STATED PROBLEM -> Starting at the line that contains "for (const one" and stopping at the line that contains "bpy.context.view_layer.update()", repeat every line exactly, the two end lines included, and nothing else.

──────────────────────────────

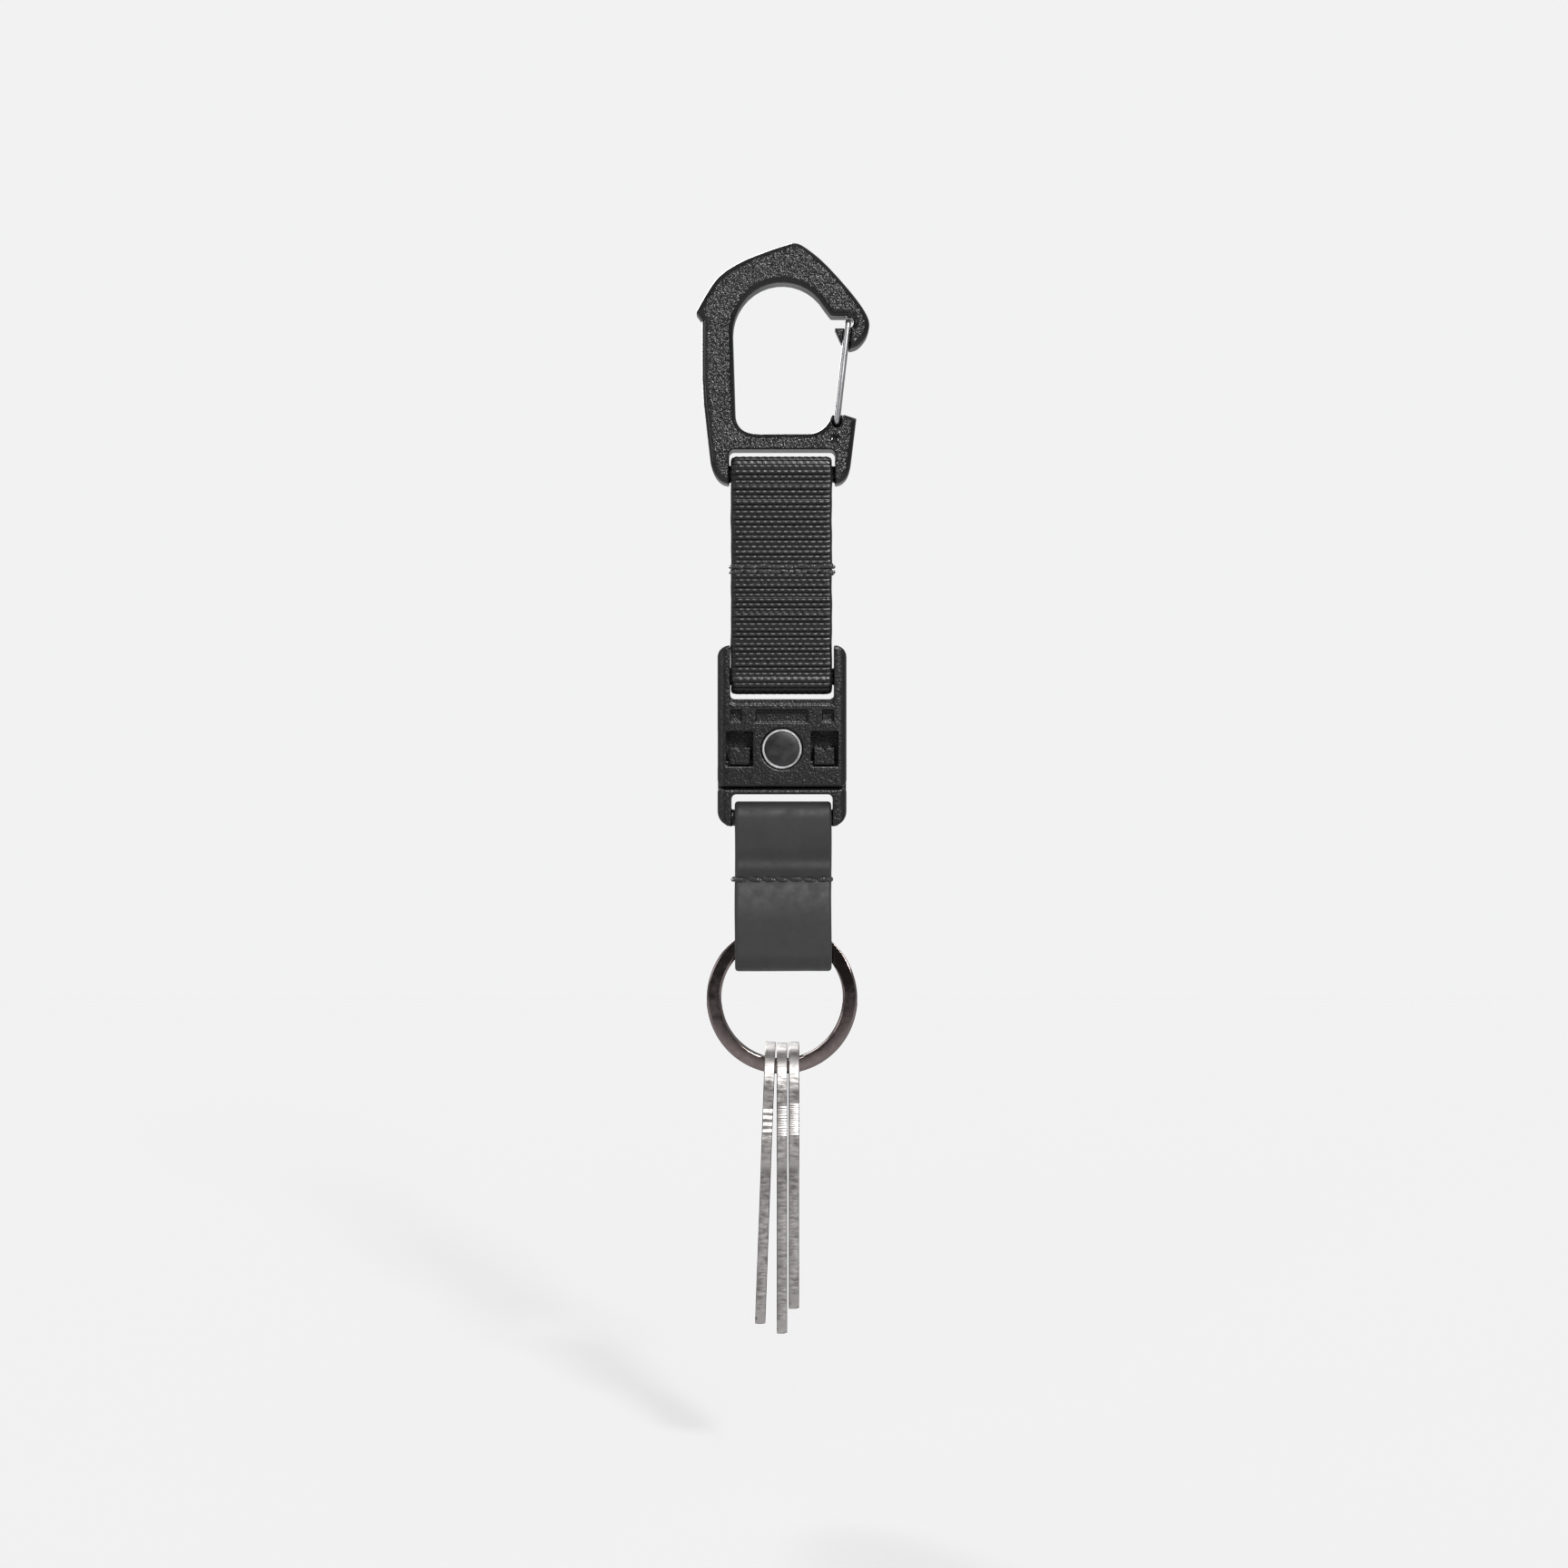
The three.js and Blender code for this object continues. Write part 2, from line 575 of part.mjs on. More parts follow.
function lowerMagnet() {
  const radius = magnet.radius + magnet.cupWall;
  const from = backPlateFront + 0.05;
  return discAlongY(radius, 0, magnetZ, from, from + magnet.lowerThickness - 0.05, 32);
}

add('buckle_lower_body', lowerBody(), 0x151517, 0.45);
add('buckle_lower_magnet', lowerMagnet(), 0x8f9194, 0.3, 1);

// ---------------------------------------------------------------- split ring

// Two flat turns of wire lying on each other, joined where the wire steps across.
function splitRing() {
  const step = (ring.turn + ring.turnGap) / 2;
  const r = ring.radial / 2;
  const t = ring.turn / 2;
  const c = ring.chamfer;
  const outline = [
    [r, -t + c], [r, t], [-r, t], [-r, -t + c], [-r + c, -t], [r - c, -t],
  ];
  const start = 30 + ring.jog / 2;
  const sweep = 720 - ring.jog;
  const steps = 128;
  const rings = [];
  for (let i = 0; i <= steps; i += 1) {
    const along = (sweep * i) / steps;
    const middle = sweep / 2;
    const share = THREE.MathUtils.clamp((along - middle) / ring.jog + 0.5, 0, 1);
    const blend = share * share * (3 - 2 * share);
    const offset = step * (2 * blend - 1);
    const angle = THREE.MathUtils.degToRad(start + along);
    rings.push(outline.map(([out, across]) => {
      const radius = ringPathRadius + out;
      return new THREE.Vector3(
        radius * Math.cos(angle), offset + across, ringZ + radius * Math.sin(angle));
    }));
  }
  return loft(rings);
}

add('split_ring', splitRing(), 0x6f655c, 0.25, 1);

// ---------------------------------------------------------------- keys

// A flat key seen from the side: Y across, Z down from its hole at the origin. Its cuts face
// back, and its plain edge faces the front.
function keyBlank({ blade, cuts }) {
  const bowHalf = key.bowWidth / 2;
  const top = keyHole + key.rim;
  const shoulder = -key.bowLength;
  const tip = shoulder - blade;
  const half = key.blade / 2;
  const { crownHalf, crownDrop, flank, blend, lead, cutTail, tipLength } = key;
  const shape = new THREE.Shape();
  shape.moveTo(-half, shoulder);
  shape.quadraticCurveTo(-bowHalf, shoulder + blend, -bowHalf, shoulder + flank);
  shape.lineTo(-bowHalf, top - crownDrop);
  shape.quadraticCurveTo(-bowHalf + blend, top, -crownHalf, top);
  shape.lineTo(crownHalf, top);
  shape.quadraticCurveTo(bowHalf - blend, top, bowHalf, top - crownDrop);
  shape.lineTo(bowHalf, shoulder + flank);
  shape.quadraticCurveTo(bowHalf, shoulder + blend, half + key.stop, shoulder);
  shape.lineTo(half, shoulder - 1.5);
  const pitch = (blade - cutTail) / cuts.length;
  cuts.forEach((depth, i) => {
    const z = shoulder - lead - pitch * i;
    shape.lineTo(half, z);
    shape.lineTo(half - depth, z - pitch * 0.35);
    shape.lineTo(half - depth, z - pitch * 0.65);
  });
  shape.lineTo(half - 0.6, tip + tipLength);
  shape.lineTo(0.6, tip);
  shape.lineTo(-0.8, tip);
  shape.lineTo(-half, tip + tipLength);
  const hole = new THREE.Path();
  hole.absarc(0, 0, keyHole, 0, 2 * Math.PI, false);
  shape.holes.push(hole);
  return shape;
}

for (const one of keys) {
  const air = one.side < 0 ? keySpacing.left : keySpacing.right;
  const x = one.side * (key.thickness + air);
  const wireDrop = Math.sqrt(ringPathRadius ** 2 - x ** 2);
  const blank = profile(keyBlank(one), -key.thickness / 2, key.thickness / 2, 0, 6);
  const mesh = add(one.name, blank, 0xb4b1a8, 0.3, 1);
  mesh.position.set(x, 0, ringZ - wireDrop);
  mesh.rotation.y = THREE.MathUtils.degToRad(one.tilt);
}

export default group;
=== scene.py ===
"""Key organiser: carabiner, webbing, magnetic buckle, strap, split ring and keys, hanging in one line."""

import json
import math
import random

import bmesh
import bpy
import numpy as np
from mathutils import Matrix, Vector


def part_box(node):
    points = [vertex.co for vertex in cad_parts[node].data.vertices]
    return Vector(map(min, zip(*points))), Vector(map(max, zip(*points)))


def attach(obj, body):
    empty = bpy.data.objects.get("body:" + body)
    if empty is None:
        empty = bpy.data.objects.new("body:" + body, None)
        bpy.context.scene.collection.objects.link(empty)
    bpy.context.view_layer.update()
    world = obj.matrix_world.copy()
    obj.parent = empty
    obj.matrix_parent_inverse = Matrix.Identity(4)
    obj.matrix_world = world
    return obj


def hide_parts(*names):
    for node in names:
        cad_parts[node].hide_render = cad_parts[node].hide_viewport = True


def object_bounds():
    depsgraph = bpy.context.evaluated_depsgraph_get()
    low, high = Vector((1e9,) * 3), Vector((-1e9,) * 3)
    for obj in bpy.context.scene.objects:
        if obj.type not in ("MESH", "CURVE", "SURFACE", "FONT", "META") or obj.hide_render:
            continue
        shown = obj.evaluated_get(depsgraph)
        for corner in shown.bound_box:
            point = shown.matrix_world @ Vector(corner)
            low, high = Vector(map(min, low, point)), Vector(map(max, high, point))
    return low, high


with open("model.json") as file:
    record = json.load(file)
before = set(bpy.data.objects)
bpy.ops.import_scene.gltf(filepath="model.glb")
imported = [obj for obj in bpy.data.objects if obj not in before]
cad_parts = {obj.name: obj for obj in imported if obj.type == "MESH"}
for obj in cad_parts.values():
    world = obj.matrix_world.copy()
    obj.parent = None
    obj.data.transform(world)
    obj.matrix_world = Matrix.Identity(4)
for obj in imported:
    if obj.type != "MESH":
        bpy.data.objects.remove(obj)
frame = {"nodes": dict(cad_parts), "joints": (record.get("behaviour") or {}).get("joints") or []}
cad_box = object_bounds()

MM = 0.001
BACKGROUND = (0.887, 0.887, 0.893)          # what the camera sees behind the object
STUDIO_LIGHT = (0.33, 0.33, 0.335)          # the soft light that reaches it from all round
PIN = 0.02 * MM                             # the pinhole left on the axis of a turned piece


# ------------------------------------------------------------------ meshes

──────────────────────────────

SOLUTION ->
for (const one of keys) {
  const air = one.side < 0 ? keySpacing.left : keySpacing.right;
  const x = one.side * (key.thickness + air);
  const wireDrop = Math.sqrt(ringPathRadius ** 2 - x ** 2);
  const blank = profile(keyBlank(one), -key.thickness / 2, key.thickness / 2, 0, 6);
  const mesh = add(one.name, blank, 0xb4b1a8, 0.3, 1);
  mesh.position.set(x, 0, ringZ - wireDrop);
  mesh.rotation.y = THREE.MathUtils.degToRad(one.tilt);
}

export default group;
=== scene.py ===
"""Key organiser: carabiner, webbing, magnetic buckle, strap, split ring and keys, hanging in one line."""

import json
import math
import random

import bmesh
import bpy
import numpy as np
from mathutils import Matrix, Vector


def part_box(node):
    points = [vertex.co for vertex in cad_parts[node].data.vertices]
    return Vector(map(min, zip(*points))), Vector(map(max, zip(*points)))


def attach(obj, body):
    empty = bpy.data.objects.get("body:" + body)
    if empty is None:
        empty = bpy.data.objects.new("body:" + body, None)
        bpy.context.scene.collection.objects.link(empty)
    bpy.context.view_layer.update()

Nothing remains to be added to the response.